START

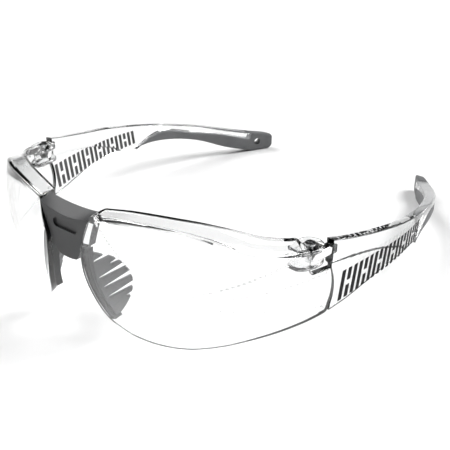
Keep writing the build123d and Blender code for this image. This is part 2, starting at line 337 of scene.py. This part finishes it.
def dish(outline, heart, rows, place):
    """Closed form with a heart on each face. A row is (share, inset, depth): its points are
    heart + share * (outline + inward * inset - heart), sunk by depth, and place turns them into space."""
    ahead = np.roll(outline, -1, axis=0) - np.roll(outline, 1, axis=0)
    inward = np.stack([-ahead[:, 1], ahead[:, 0]], 1) / np.linalg.norm(ahead, axis=1)[:, None]
    if np.sum(inward * (heart - outline)) < 0:
        inward = -inward
    count = len(outline)
    even = np.zeros(count)
    rings = []
    for share, inset, depth in rows:
        ring = outline + inward * (even + inset)[:, None]
        rings.append(place(heart + share * (ring - heart), even + depth))
    first = place(heart[None], even[:1] + np.mean(rows[0][2]))
    last = place(heart[None], even[:1] + np.mean(rows[-1][2]))
    points = np.vstack(rings + [first, last])
    here = np.arange(count)
    there = (here + 1) % count
    start = np.arange(len(rows) - 1)[:, None] * count
    walls = np.stack([start + here, start + there, start + count + there, start + count + here], -1)
    end = (len(rows) - 1) * count
    front_fan = np.stack([here * 0 + len(points) - 2, there, here], 1)
    back_fan = np.stack([here * 0 + len(points) - 1, end + here, end + there], 1)
    return points, walls.reshape(-1, 4).tolist() + front_fan.tolist() + back_fan.tolist()


def joined(forms):
    """Several (points, faces) forms as one."""
    points, faces, start = [], [], 0
    for some_points, some_faces in forms:
        points.append(some_points)
        faces += [[start + i for i in face] for face in some_faces]
        start += len(some_points)
    return np.vstack(points), faces


def add_piece(name, form, side, body, finish, replaced, crease=35.0):
    """Put a form, in millimetres, on one side of the goggles, with its faces turned outwards.
    Edges sharper than crease degrees stay sharp."""
    points = form[0] * [side, 1.0, 1.0]
    faces = form[1]
    lead = np.array([face[:3] for face in faces])
    tail = np.array([[face[0], face[-2], face[-1]] for face in faces])
    triangles = points[np.vstack([lead, tail])]
    volume = np.sum(triangles[:, 0] * np.cross(triangles[:, 1], triangles[:, 2]))
    if volume < 0:
        faces = [face[::-1] for face in faces]
    mesh = bpy.data.meshes.new(name)
    mesh.from_pydata(points * MM, [], faces)
    mesh.materials.append(finish)
    mesh.polygons.foreach_set("use_smooth", [True] * len(faces))
    mesh.set_sharp_from_angle(angle=math.radians(crease))
    piece = bpy.data.objects.new(name, mesh)
    bpy.context.collection.objects.link(piece)
    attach(piece, body)
    if replaced:
        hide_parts(replaced)
    return piece


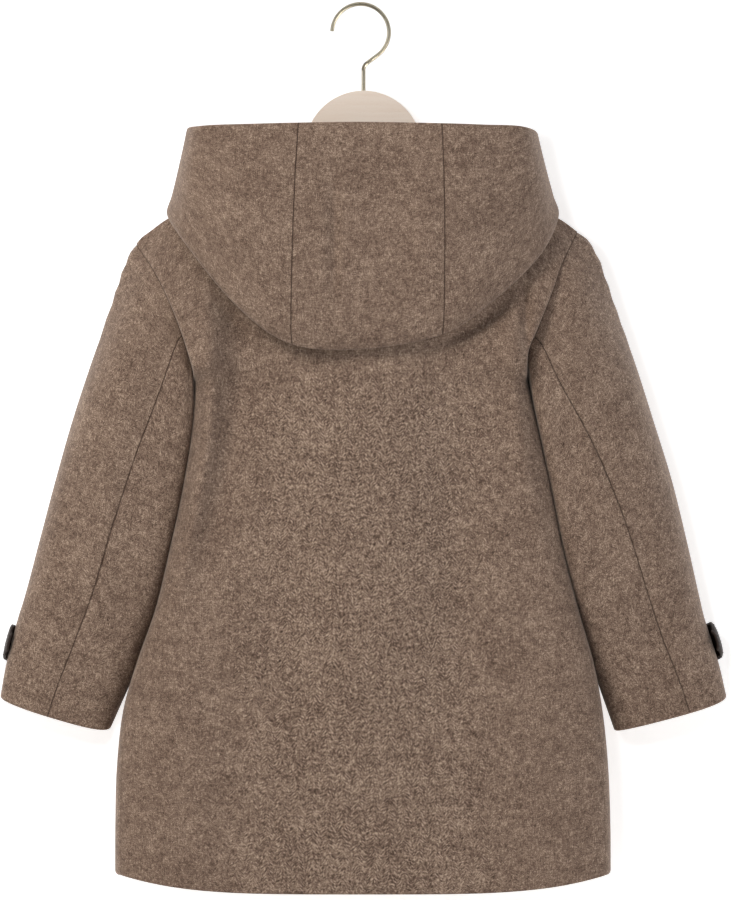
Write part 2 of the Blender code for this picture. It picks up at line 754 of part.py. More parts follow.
def build_front_buttons(body_tree):
    for number, drop in enumerate(FRONT_BUTTON_DROPS, 1):
        place, normal = body_tree.ray_cast(Vector((0, -1, -drop)), Vector((0, 1, 0)))[:2]
        add_button("front_button_%d" % number, place, normal, FRONT_BUTTON_RADIUS,
                   FRONT_BUTTON_THICK)


def arm_top(out):
    return column(SHOULDER, "drop", out) + ARM_TOP_BELOW_SEAM


def board_outline():
    # half of it, from the hump's top round the arm to the middle of the lower edge
    points = []
    for i in range(8):
        turn = math.radians(HUMP_TURN * i / 7)
        points.append((HUMP_RADIUS * math.sin(turn),
                       HUMP_TOP + HUMP_RADIUS * (1 - math.cos(turn))))
    start = np.array(points[-1])
    end = np.array((ARM_FROM, arm_top(ARM_FROM)))
    for i in range(1, 6):
        t = i / 6
        bend = start * (1 - t) ** 2 + np.array(HUMP_FOOT) * 2 * t * (1 - t) + end * t * t
        points.append(tuple(bend))
    for i in range(7):
        out = blend(ARM_FROM, ARM_TIP, i / 6)
        points.append((out, arm_top(out)))
    tip_drop = arm_top(ARM_TIP)
    for i in range(1, 5):
        turn = math.radians(36 * i)
        points.append((ARM_TIP + ARM_HEIGHT / 2 * math.sin(turn) * 0.7,
                       tip_drop + ARM_HEIGHT / 2 * (1 - math.cos(turn))))
    for i in range(6):
        low = blend(tip_drop + ARM_HEIGHT, BOARD_FOOT, (i / 6) ** 0.8)
        points.append((blend(ARM_TIP, 0.0, i / 6), low))
    return points


def build_board():
    half = board_outline()
    outline = half + [(0.0, BOARD_FOOT)] + [(-x, drop) for x, drop in half[:0:-1]]
    block = bmesh.new()
    face = block.faces.new([block.verts.new((x, -BOARD_THICK / 2, -drop)) for x, drop in outline])
    grown = bmesh.ops.extrude_face_region(block, geom=[face])
    moved = [item for item in grown["geom"] if isinstance(item, bmesh.types.BMVert)]
    bmesh.ops.translate(block, verts=moved, vec=(0, BOARD_THICK, 0))
    bmesh.ops.recalc_face_normals(block, faces=block.faces)
    mesh = bpy.data.meshes.new("hanger_board")
    block.to_mesh(mesh)
    block.free()
    board = add_object("hanger_board", mesh, BEECH, roughness=0.5)
    bore = bmesh.new()
    bmesh.ops.create_cone(bore, cap_ends=True, segments=16, radius1=WIRE_RADIUS + BORE_GAP,
                          radius2=WIRE_RADIUS + BORE_GAP, depth=2 * STEM_DEPTH)
    cutter_mesh = bpy.data.meshes.new("stem_bore")
    bore.to_mesh(cutter_mesh)
    bore.free()
    cutter = bpy.data.objects.new("stem_bore", cutter_mesh)
    bpy.context.collection.objects.link(cutter)
    cutter.location = (0, 0, -HUMP_TOP)
    cutter.hide_render = True
    cutter.display_type = "WIRE"
    bevel = board.modifiers.new("edges", "BEVEL")
    bevel.width = BOARD_EDGE
    bevel.segments = 2
    bevel.limit_method = "ANGLE"
    bevel.angle_limit = math.radians(60)
    cut = board.modifiers.new("bore", "BOOLEAN")
    cut.operation = "DIFFERENCE"
    cut.object = cutter


def hook_path():
    # round from the open tip over the top, then in to the stem and down into the board
    inside = HOOK_RADIUS - WIRE_RADIUS
    centre = -math.sqrt(inside ** 2 - HOOK_CENTRE_X ** 2)
    path = []
    steps = 30
    for i in range(steps + 1):
        turn = math.radians(blend(HOOK_OPEN_TURN, HOOK_END_TURN, i / steps))
        path.append((HOOK_CENTRE_X + HOOK_RADIUS * math.cos(turn), 0,
                     centre + HOOK_RADIUS * math.sin(turn)))
    last = np.array(path[-1])
    bend = np.array((0.0, 0.0, -HOOK_BEND_DROP))
    start = bend + unit(last - bend) * HOOK_BEND_REACH
    end = bend - UP * HOOK_BEND_REACH
    for i in range(6):
        t = i / 5
        path.append(tuple(start * (1 - t) ** 2 + bend * 2 * t * (1 - t) + end * t * t))
    path.append((0, 0, -HUMP_TOP - STEM_DEPTH + BORE_GAP))
    return path


def build_hook():
    curve = bpy.data.curves.new("hanger_hook", "CURVE")
    curve.dimensions = "3D"
    curve.bevel_depth = WIRE_RADIUS
    curve.bevel_resolution = 3
    curve.use_fill_caps = True
    path = hook_path()
    line = curve.splines.new("POLY")
    line.points.add(len(path) - 1)
    for point, place in zip(line.points, path):
        point.co = (*place, 1.0)
    curve.materials.append(material("hanger_hook", BRASS, 0.3, 1.0))
    thing = bpy.data.objects.new("hanger_hook", curve)
    bpy.context.collection.objects.link(thing)


def main():
    clear_scene()
    body_tree = build_body_and_sleeves()
    build_hood(lift_off(body_tree, HOOD_CLEAR))
    build_front_buttons(body_tree)
    build_tab(1, "left")
    build_tab(-1, "right")
    build_board()
    build_hook()


main()
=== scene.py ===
import math

import bmesh
import bpy
import numpy as np
from mathutils import Matrix, Vector
from mathutils.bvhtree import BVHTree
from mathutils.kdtree import KDTree


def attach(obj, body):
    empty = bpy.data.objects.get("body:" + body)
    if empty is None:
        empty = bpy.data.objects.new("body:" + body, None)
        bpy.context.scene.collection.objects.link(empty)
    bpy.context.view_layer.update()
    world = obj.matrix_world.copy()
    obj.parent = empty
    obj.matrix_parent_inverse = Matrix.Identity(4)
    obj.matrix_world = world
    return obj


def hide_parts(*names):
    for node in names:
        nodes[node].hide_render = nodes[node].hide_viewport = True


# A child's hooded wool coat on a wooden hanger, seen from behind. Metres, +Z up, +Y out of
# the coat's back, +X the wearer's left. A drop is a distance below the inside top of the hook.
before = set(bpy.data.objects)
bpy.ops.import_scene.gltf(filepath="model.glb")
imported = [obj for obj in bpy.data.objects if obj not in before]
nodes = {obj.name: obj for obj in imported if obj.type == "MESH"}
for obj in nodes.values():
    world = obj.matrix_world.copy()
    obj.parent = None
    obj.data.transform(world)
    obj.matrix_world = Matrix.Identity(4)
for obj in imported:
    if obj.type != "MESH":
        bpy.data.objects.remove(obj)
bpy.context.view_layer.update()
print("frame loaded,", len(nodes), "nodes")

up = np.array((0.0, 0.0, 1.0))


def softCurve(places, values, at):
    # a soft line through the values given at rising places
    places = np.asarray(places, float)
    values = np.asarray(values, float)
    spans = np.diff(places)
    slopes = np.diff(values) / spans
    tangents = np.concatenate((slopes[:1], (slopes[:-1] + slopes[1:]) / 2, slopes[-1:]))
    at = np.clip(at, places[0], places[-1])
    i = np.clip(np.searchsorted(places, at) - 1, 0, len(spans) - 1)
    t = (at - places[i]) / spans[i]
    start = values[i] * (1 + 2 * t) * (1 - t) ** 2 + tangents[i] * spans[i] * t * (1 - t) ** 2
    end = values[i + 1] * t * t * (3 - 2 * t) - tangents[i + 1] * spans[i] * t * t * (1 - t)
    return start + end


def blend(a, b, t):
    return a * (1 - t) + b * t


def ease(t):
    t = np.clip(t, 0.0, 1.0)
    return t * t * (3 - 2 * t)


def squareTurn(turn, squareness):
    # cosine and sine of a rounded rectangle's turn, in degrees
    c = np.cos(np.radians(turn))
    s = np.sin(np.radians(turn))
    power = 2 / squareness
    return np.sign(c) * np.abs(c) ** power, np.sign(s) * np.abs(s) ** power


def point(x, y, z):
    return np.stack(np.broadcast_arrays(x, y, z), axis=-1)


def unit(vector):
    return vector / np.linalg.norm(vector)


def lengthsOf(path):
    # how far along a path each of its points is
    return np.concatenate(([0], np.cumsum(np.linalg.norm(np.diff(path, axis=0), axis=1))))


def softFolds(folds, x, drop):
    # folds run from one place to another, each with its width and its height out of the cloth
    total = 0.0
    for startX, startDrop, endX, endDrop, width, height in folds:
        t = (drop - startDrop) / (endDrop - startDrop)
        fade = ease(t / body["foldStart"] + 0.5) * ease((1 - t) / body["foldEnd"] + 0.5)
        total = total + height * fade * np.exp(-(((x - blend(startX, endX, t)) / width) ** 2))
    return total


def creaseHeight(creases, x, drop):
    # creases laid one by one: drops, places across, heights in mm and widths in mm to each side
    total = np.zeros(np.broadcast(x, drop).shape)
    for drops, places, heights, (widthMinus, widthPlus) in creases:
        away = x - softCurve(drops, places, drop)
        width = np.where(away < 0, widthMinus, widthPlus) / 1000
        height = softCurve(drops, heights, drop) / 1000
        height = np.where((drop < drops[0]) | (drop > drops[-1]), 0.0, height)
        total += height * np.exp(-((away / width) ** 2))
    return total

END

- **What you will do**:
Take the listing above and repeat exactly the lines from the one containing "path.append((0, 0, -HUMP_TOP" through the one containing "bpy.data.objects.remove(obj)", both included.

- **Final result**:
    path.append((0, 0, -HUMP_TOP - STEM_DEPTH + BORE_GAP))
    return path


def build_hook():
    curve = bpy.data.curves.new("hanger_hook", "CURVE")
    curve.dimensions = "3D"
    curve.bevel_depth = WIRE_RADIUS
    curve.bevel_resolution = 3
    curve.use_fill_caps = True
    path = hook_path()
    line = curve.splines.new("POLY")
    line.points.add(len(path) - 1)
    for point, place in zip(line.points, path):
        point.co = (*place, 1.0)
    curve.materials.append(material("hanger_hook", BRASS, 0.3, 1.0))
    thing = bpy.data.objects.new("hanger_hook", curve)
    bpy.context.collection.objects.link(thing)


def main():
    clear_scene()
    body_tree = build_body_and_sleeves()
    build_hood(lift_off(body_tree, HOOD_CLEAR))
    build_front_buttons(body_tree)
    build_tab(1, "left")
    build_tab(-1, "right")
    build_board()
    build_hook()


main()
=== scene.py ===
import math

import bmesh
import bpy
import numpy as np
from mathutils import Matrix, Vector
from mathutils.bvhtree import BVHTree
from mathutils.kdtree import KDTree


def attach(obj, body):
    empty = bpy.data.objects.get("body:" + body)
    if empty is None:
        empty = bpy.data.objects.new("body:" + body, None)
        bpy.context.scene.collection.objects.link(empty)
    bpy.context.view_layer.update()
    world = obj.matrix_world.copy()
    obj.parent = empty
    obj.matrix_parent_inverse = Matrix.Identity(4)
    obj.matrix_world = world
    return obj


def hide_parts(*names):
    for node in names:
        nodes[node].hide_render = nodes[node].hide_viewport = True


# A child's hooded wool coat on a wooden hanger, seen from behind. Metres, +Z up, +Y out of
# the coat's back, +X the wearer's left. A drop is a distance below the inside top of the hook.
before = set(bpy.data.objects)
bpy.ops.import_scene.gltf(filepath="model.glb")
imported = [obj for obj in bpy.data.objects if obj not in before]
nodes = {obj.name: obj for obj in imported if obj.type == "MESH"}
for obj in nodes.values():
    world = obj.matrix_world.copy()
    obj.parent = None
    obj.data.transform(world)
    obj.matrix_world = Matrix.Identity(4)
for obj in imported:
    if obj.type != "MESH":
        bpy.data.objects.remove(obj)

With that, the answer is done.